Early in the second half of the twentieth century, with the advent of considerable oil wealth, the build-up of professional cadres, and a popular impulse for unity, opportunities arose before the Arabs to unite, democratize, and invest substantially in human development across the entire Arab world. But the opportunities came and went, withering away in the face of parochial selfishness, petty inter-state quarrels, inadequate understanding of the modern world, and generally a less than an enlightened interest in the welfare and destiny of the nation as a whole.
Yet, notwithstanding the adversity, debilitating and demoralizing as it is, the Arab identity, defined by the Arabic culture with its twin constituents of Arabism, and Islam, still stands distinctively as one of the outstanding identities in the human matrix. By the same token, though deficient and frustrated, the Arab nation is by no means defeated or disabled beyond a realistic potentiality for unity and renaissance. I find it hard to concede that this great nation, once so rich, vibrant, productive, and pregnant with vigor and talent, would not join the ranks of great nations.

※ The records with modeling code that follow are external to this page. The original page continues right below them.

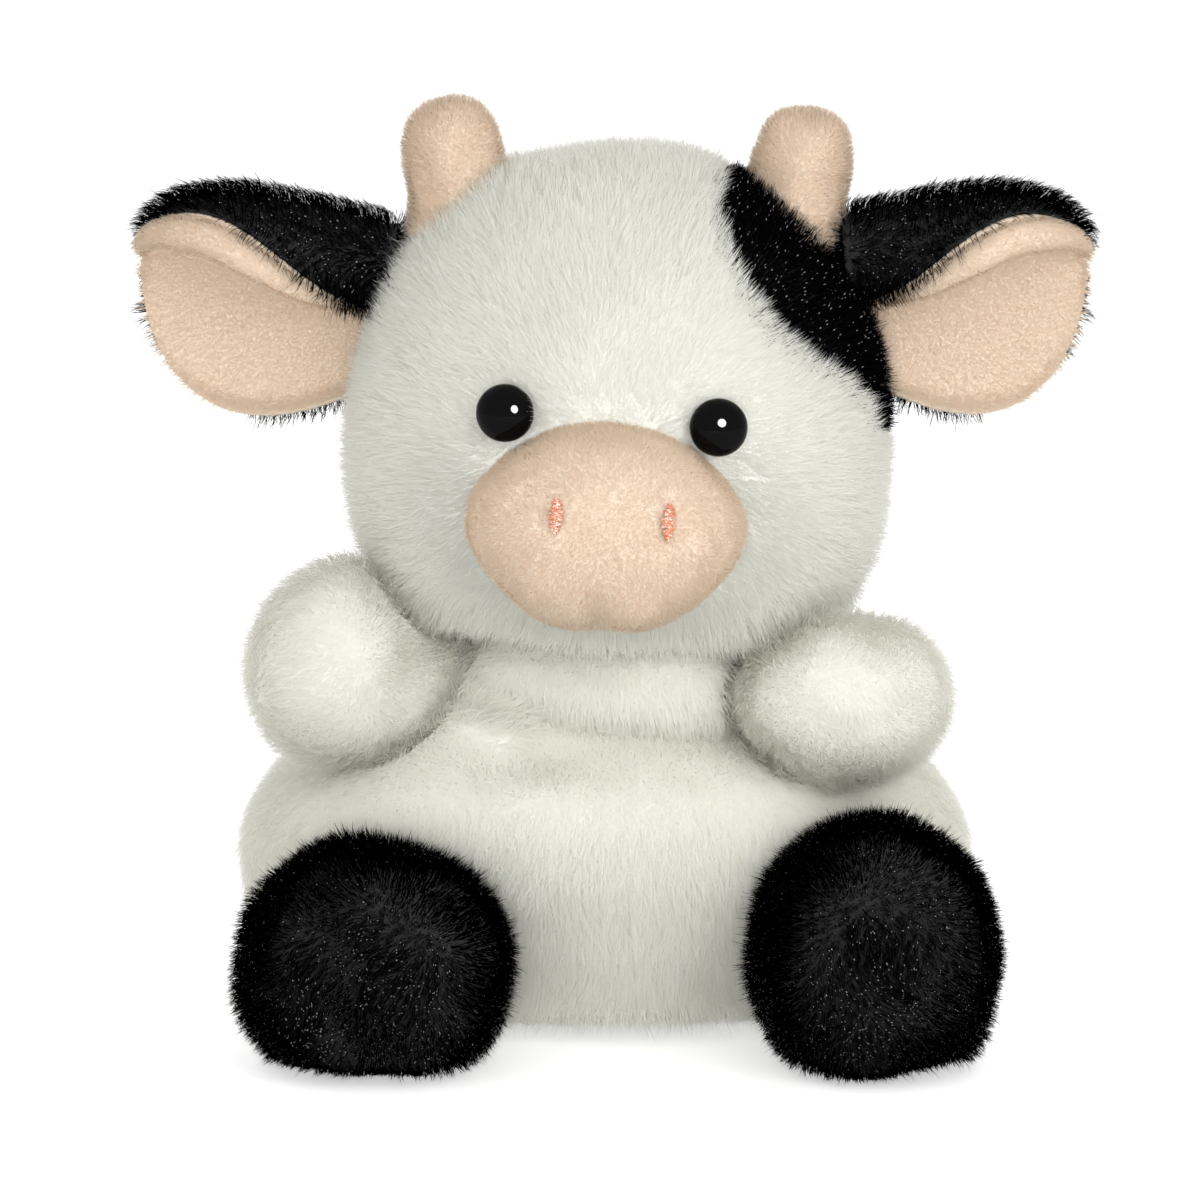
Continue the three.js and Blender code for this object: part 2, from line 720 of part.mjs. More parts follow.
// Layer of an ear between two offsets behind its middle surface; a mirrored one is turned inside out
function earLayer(nearOffset, farOffset, sign) {
  const length = sign < 0 ? earLengthLeft : earLengthRight;
  return sheetGeometry(earRows, earColumns, (face, along, across) => {
    const offset = (face === 0) === sign < 0 ? nearOffset : farOffset;
    const share = Math.sin((along * Math.PI) / 2);
    const point = earPoint(length, share, 2 * across - 1, offset);
    point.x *= sign;
    return point;
  });
}

for (const sign of [-1, 1]) {
  const side = sign < 0 ? "left" : "right";
  const azimuth = sign < 0 ? Math.PI - radians(earRootAzimuth) : radians(earRootAzimuth);
  const rootShare = sign < 0 ? earRootShareLeft : earRootShareRight;
  const root = formPoint(headForm, azimuth, Math.PI * rootShare);
  const group = addGroup(head, `ear_${side}`, root);
  const rise = sign < 0 ? earRiseLeft : earRiseRight;
  group.rotation.set(radians(earTilt), radians(-sign * rise), radians(sign * earFacing), "ZYX");
  toy.updateMatrixWorld(true);
  const headGrown = inToyFrame(formGeometry(headForm, headSides, headRings, seamGap), head);
  const rootRoom = swept(headGrown, group, front, earFlop);
  const half = earLayerGap / 2;
  const lining = solid(earLayer(-half - earLinedThick, -half, sign), group);
  const back = solid(earLayer(half, half + earBackThick, sign), group);
  addPiece(group, `ear_lining_${side}`, lining.subtract(rootRoom), peachPile);
  addPiece(group, `ear_back_${side}`, back.subtract(rootRoom), blackPile);
}

// Arms and feet: covers open at the root, filled with fibre
function addLimb(group, form, names, pile, mouth, room) {
  const outer = solid(formGeometry(form, limbSides, limbRings), group);
  const inner = solid(formGeometry(form, linerSides, linerRings, -pileWall), group);
  const padding = solid(formGeometry(form, linerSides, linerRings, -pileWall - fillingGap), group);
  addPiece(group, names[0], cutAll(outer, [inner, mouth, underFloor, ...room]), pile);
  addPiece(group, names[1], cutAll(padding, room), fibre);
}

// Where the cheeks press on an arm while the head turns and nods and the arm swings
function cheekRoom(group) {
  const nodded = sweepGap + (headFront * Math.sin(radians(headNod))) / 2;
  const cheeks = formGeometry(headForm, innerSides, innerRings, nodded);
  return [-1, 0, 1].map((side) => {
    const turn = new THREE.Matrix4().makeRotationZ(radians(side * headTurn));
    const place = new THREE.Matrix4().makeTranslation(head.position).multiply(turn);
    place.multiply(new THREE.Matrix4().makeRotationFromEuler(head.rotation));
    return swept(cheeks.clone().applyMatrix4(place), group, up, armSwing);
  });
}

for (const { side, group } of arms) {
  const mouth = solid(post(armMouthRadius, -armRootRadius - overrun, 0), group);
  const names = [`arm_cover_${side}`, `arm_filling_${side}`];
  addLimb(group, armForm, names, whitePile, mouth, cheekRoom(group));
}
for (const { side, group, form } of feet) {
  const mouth = post(footMouthRadius, 0, footLength + overrun).rotateX(-Math.PI / 2);
  mouth.translate(0, -footReach, form.height / 2);
  const names = [`foot_cover_${side}`, `foot_filling_${side}`];
  addLimb(group, form, names, blackPile, solid(mouth, group), []);
}

// Tail: a cord that hangs from the back, and its tuft
const tailPath = new THREE.CatmullRomCurve3([
  new THREE.Vector3(0, -tailDiameter / 2, 0),
  new THREE.Vector3(0, tailReach / 3, 0),
  new THREE.Vector3(0, (tailReach * 5) / 6, -tailDrop / 2),
  new THREE.Vector3(0, tailReach, -tailDrop),
]);
const tailSection = new THREE.Shape().absarc(0, 0, tailDiameter / 2, 0, 2 * Math.PI);
const tailCord = new THREE.ExtrudeGeometry(tailSection, {
  extrudePath: tailPath,
  steps: tailSteps,
  curveSegments: tailSides / 2,
});
const trunkGrown = formGeometry(trunkForm, trunkSides, trunkRings, seamGap);
const tailSeat = swept(trunkGrown, tail, front, tailSwing);
addPiece(tail, "tail_cord", solid(tailCord, tail).subtract(tailSeat), whitePile);
const tuftForm = stuffedForm({
  width: tuftDiameter,
  front: tuftDiameter / 2,
  back: tuftDiameter / 2,
  height: tuftLength,
  sideShares: [0.7, 0.8, 0.92, 1, 1, 0.95, 0.85, 0.8, 0.8],
  at: new THREE.Vector3(0, tailReach, -tailDrop - seamGap - tuftLength),
});
addPiece(tail, "tail_tuft", solid(formGeometry(tuftForm, linerSides, linerRings), tail), blackPile);

export default toy;
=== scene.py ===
"""The plush cow's skins, pile, stitches and eyes, round its solids. Metres, +Z up, facing -Y."""

import math

import bpy
import numpy as np
from mathutils import Euler, Matrix, Vector
from mathutils.kdtree import KDTree


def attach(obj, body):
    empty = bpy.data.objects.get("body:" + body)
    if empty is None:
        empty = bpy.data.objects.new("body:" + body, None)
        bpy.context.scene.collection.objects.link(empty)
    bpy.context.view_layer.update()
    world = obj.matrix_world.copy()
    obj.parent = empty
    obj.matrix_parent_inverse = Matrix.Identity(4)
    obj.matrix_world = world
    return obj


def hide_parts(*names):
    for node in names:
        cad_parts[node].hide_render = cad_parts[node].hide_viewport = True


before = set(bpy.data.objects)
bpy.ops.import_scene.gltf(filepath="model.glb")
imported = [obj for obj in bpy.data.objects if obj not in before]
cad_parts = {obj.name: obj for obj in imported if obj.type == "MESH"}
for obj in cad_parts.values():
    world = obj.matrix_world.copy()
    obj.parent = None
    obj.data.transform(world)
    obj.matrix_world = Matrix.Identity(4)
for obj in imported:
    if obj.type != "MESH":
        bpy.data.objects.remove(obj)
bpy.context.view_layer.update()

MM = 0.001  # every size below is in millimetres, and is scaled when its mesh is made
PILE_SHARE = 1.0

# Camera
CAMERA_DISTANCE = 0.9
CAMERA_ELEVATION = 10.0
CAMERA_TARGET = (-0.00155, 0.0, 0.0526)
CAMERA_LENS = 208.8
CAMERA_NEAR = 0.01

camera = bpy.data.objects.new("camera", bpy.data.cameras.new("camera"))
bpy.context.scene.collection.objects.link(camera)
camera.data.lens = CAMERA_LENS
camera.data.clip_start = CAMERA_NEAR
elevation = math.radians(CAMERA_ELEVATION)
camera_way = Vector((0, -math.cos(elevation), math.sin(elevation)))
camera.location = Vector(CAMERA_TARGET) + CAMERA_DISTANCE * camera_way
camera.rotation_euler = (math.pi / 2 - elevation, 0, 0)
bpy.context.scene.camera = camera

# How far the cloth lies under the solids' surface, where the dense part of its pile ends
SKIN_SINK = 1.2
VELOUR_SINK = 0.5
NEIGHBOUR_GAP = 0.3
FLOOR_GAP = 0.35  # between the lowest cloth and the floor


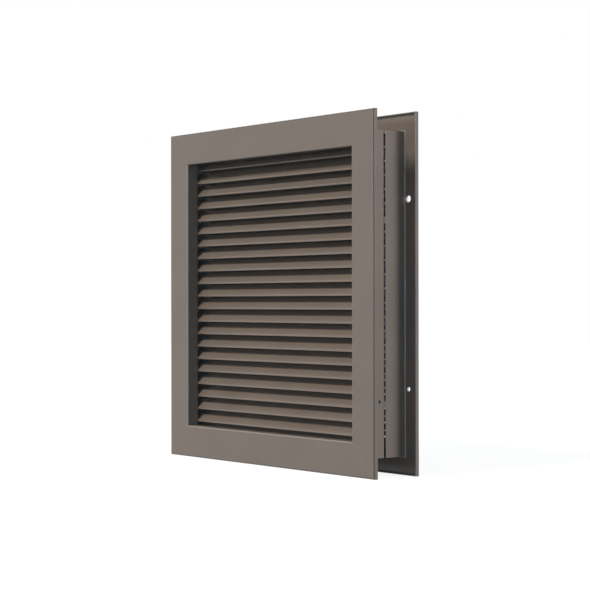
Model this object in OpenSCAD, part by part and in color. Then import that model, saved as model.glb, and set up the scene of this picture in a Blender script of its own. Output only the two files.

The Arabs once gave the world a full fledged civilization that enhanced many national cultures; they can yet contribute significantly to the human enterprise. They can yet rise to take their proper place under the sun and play their part in augmenting human progress. That kind of opportunity is never denied by history to a nation that finds her soul and works her will with unity, industry, integrity, and wisdom. The Arabs, too, have that opportunity before them. Proud of their identity and culture, and if intent as well on rising up the ranks of nations, they must pull together and claim that opportunity before long.